[start of TASK INPUTS]

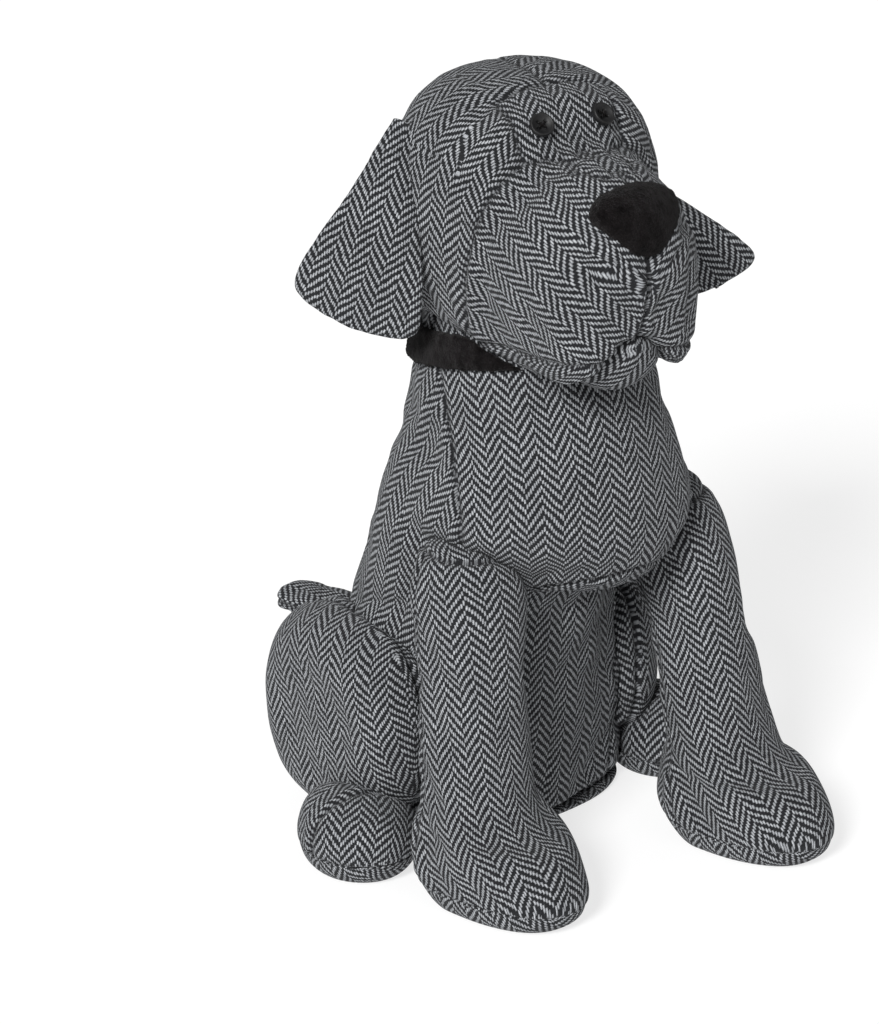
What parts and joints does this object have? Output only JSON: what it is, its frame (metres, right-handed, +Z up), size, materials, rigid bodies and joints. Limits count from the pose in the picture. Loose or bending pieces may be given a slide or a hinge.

[end of TASK INPUTS]
[start of TASK INPUTS]

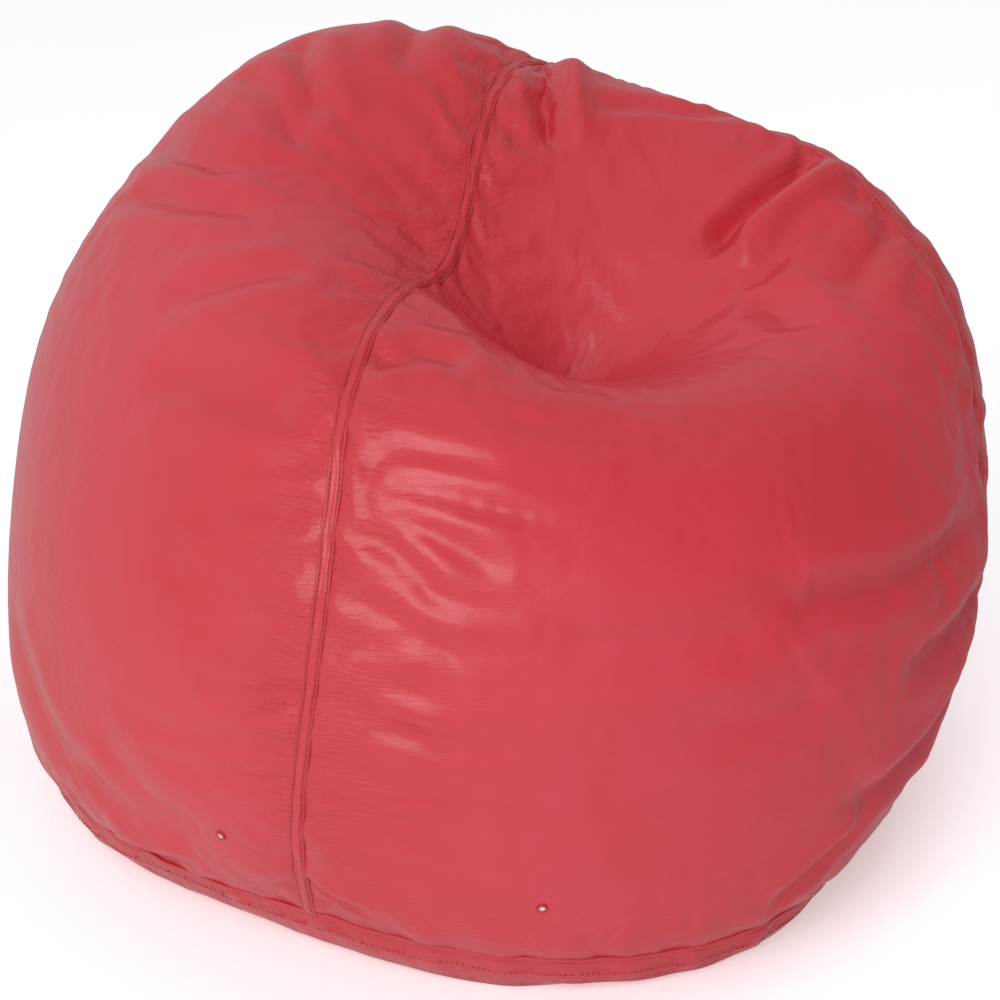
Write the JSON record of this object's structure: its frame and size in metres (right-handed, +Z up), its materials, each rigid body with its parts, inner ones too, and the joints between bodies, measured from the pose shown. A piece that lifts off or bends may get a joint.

[end of TASK INPUTS]
[start of TASK INPUTS]

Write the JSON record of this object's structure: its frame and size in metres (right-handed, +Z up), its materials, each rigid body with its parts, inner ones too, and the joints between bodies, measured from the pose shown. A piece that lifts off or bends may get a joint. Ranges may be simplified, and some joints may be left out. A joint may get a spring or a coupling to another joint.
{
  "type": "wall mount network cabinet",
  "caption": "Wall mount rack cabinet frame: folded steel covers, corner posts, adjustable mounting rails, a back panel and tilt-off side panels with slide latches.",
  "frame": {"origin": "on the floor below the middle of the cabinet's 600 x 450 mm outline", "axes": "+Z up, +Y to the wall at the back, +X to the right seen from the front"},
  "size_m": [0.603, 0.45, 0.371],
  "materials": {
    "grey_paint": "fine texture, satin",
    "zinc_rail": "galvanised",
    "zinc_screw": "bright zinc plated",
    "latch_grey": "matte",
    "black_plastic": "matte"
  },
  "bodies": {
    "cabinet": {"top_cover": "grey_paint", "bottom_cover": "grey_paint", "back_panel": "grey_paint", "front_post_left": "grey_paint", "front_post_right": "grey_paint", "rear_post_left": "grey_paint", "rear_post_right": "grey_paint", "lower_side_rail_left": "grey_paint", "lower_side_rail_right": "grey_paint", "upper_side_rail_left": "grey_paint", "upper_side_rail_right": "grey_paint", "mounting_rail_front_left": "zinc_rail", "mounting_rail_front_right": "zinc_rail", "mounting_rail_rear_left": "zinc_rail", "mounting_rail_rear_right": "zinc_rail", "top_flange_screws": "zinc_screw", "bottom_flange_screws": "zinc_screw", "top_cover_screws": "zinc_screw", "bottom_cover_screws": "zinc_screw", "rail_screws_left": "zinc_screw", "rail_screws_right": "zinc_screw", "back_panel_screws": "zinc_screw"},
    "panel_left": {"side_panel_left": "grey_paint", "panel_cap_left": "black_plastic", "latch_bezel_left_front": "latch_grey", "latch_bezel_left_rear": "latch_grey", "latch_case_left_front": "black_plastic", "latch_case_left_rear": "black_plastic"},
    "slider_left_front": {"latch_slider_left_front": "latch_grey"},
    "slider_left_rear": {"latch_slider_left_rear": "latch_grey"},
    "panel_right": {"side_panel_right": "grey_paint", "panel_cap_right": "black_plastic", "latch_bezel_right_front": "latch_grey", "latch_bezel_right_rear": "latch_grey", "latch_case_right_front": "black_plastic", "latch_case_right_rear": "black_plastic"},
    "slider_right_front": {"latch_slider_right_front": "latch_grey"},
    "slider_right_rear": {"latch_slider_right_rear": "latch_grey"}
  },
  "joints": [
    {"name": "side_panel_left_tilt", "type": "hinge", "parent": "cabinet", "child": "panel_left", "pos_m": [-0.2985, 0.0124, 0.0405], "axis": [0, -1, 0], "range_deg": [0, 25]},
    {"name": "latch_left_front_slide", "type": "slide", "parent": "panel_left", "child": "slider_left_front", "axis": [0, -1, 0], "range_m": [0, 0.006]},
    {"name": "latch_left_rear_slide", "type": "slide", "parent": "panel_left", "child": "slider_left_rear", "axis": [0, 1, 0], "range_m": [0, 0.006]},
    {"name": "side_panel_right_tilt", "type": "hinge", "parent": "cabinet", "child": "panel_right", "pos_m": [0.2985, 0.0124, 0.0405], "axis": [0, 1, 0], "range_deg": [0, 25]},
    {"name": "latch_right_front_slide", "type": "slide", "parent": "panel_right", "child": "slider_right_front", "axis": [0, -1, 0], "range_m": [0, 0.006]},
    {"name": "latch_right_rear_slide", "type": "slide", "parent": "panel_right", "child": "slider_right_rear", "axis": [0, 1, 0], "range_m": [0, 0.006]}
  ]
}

[end of TASK INPUTS]

Search the data for "joints". Copy every matching line.

What parts and joints does this object have? Output only JSON: what it is, its frame (metres, right-handed, +Z up), size, materials, rigid bodies and joints. Limits count from the pose in the picture. Loose or bending pieces may be given a slide or a hinge.
Write the JSON record of this object's structure: its frame and size in metres (right-handed, +Z up), its materials, each rigid body with its parts, inner ones too, and the joints between bodies, measured from the pose shown. A piece that lifts off or bends may get a joint.
Write the JSON record of this object's structure: its frame and size in metres (right-handed, +Z up), its materials, each rigid body with its parts, inner ones too, and the joints between bodies, measured from the pose shown. A piece that lifts off or bends may get a joint. Ranges may be simplified, and some joints may be left out. A joint may get a spring or a coupling to another joint.
  "joints": [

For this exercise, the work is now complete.